Pdf.js: disableFontFace mutually-exclusive font rendering

Created on 2 Jun 2020  路  23Comments  路  Source: mozilla/pdf.js

Attach (recommended) or Link to PDF file here:
renderExample.pdf

Configuration:

  • Web browser and its version: Node 12.x
  • Operating system and its version: AmazonLinux2
  • PDF.js version: 2.3.200
  • Is a browser extension: No

Steps to reproduce the problem:

  1. Explicity set "disableFontFace" to "false"
  2. Try to render the PDF

What is the expected behavior? (add screenshot)
image

What went wrong? (add screenshot)
image

Link to a viewer (if hosted on a site other than mozilla.github.io/pdf.js or as Firefox/Chrome extension):

I've managed - after a LOT of tinkering - to install some fonts on my amazonlinux2 instance. It was not fun. This means that the bulk of the text visible in that PDF, which is Helvetica, renders properly (instead of not at all, like it did before I installed the fonts). Unfortunately, for whatever stupid reason, it also means that the fonts that RENDER CORRECTLY when "disableFontFace" is set to true (like it is by default in Node) cease rendering correctly. I know for a fact that the included PDF has the necessary included subset of Arial to render correctly, but instead we're getting weird... well, to be honest, I don't even know what they are.

In short: disableFontFace false gives me the helvetica I want, but renders the pdf-embedded fonts wrongly. disableFontFace true gives me the embedded fonts, but fails when it tries to fall back on system fonts.

4-font-conversion

Most helpful comment

I think those are valid points. Let's reopen this.

All 23 comments

Duplicate of issues such as e.g. #11347, #11311, and #4244.

Hey, guys!

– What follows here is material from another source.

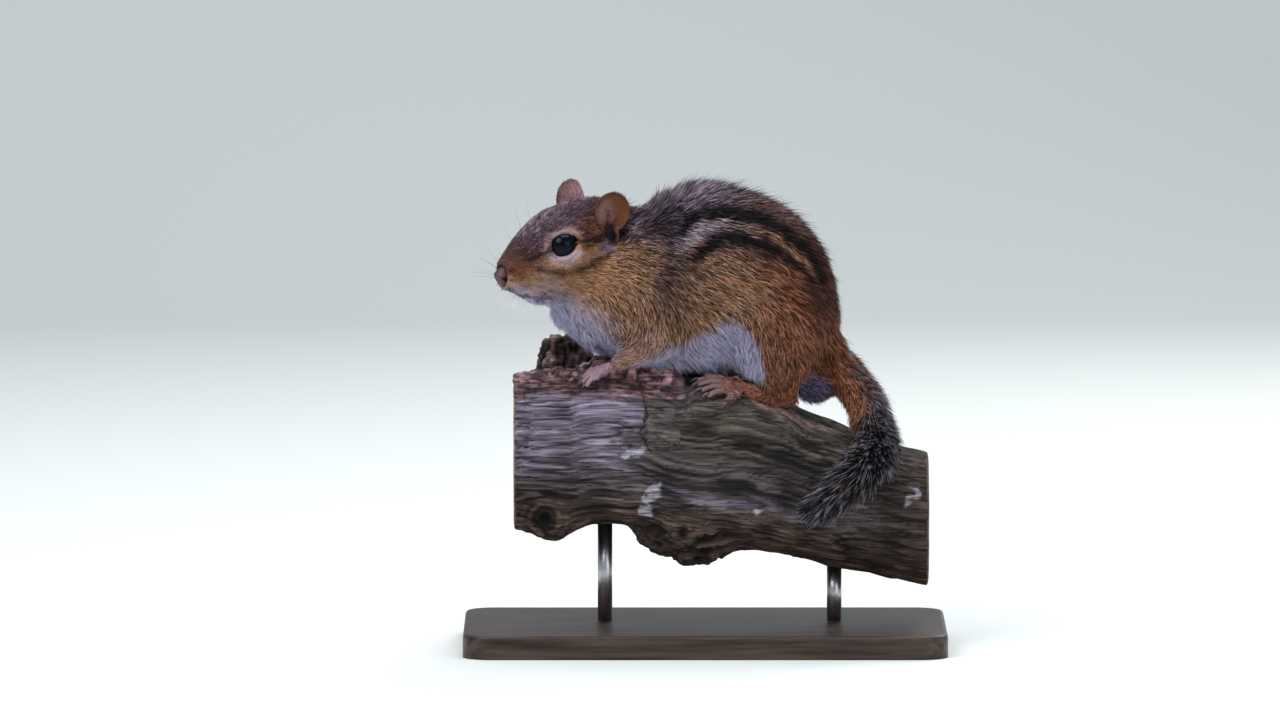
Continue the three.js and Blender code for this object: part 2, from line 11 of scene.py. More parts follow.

I've dug into the errors quite thoroughly prior to posting this one, and I actually disagree with the designation of duplicate - though I'd agree that it seems to revolve around similar issues. #11347 is actually closed (and unresolved) so, closing this as a duplicate of that doesn't accomplish much. #11311 is more "how do I determine which to use," which I am not asking, and #4244 is quite old, and was created initially to resolve the issue of system fonts not rendering properly at all - a problem that seems (partially) resolved by "disableFontFaces".

This issue is to address the problems with the "disableFontFaces" feature, specifically recognizing that (A) embedded fonts work properly with "disableFontFaces" set to "true" for node, and (B) System Fonts work properly with "disableFontFaces" set to "false," but there is no happy medium that makes use of BOTH embedded AND system fonts when trying to render in node.

I've provided a PDF that demonstrates this exact behavior, which should help make debugging at least more straightforward (if not "easy" in a library as impressive as this). I'm willing to help out - I'll happily provide a docker container with the exact environment, as well as my programming experience - but closing this as a duplicate of a 6-year-old as-of-yet-unresolved issue seems a bit like a door slam. Is there anything I can do to help move this forward instead?

I think those are valid points. Let's reopen this.

What would help resolve this most? I can set up a docker that would be an exact environment in which I see the problem.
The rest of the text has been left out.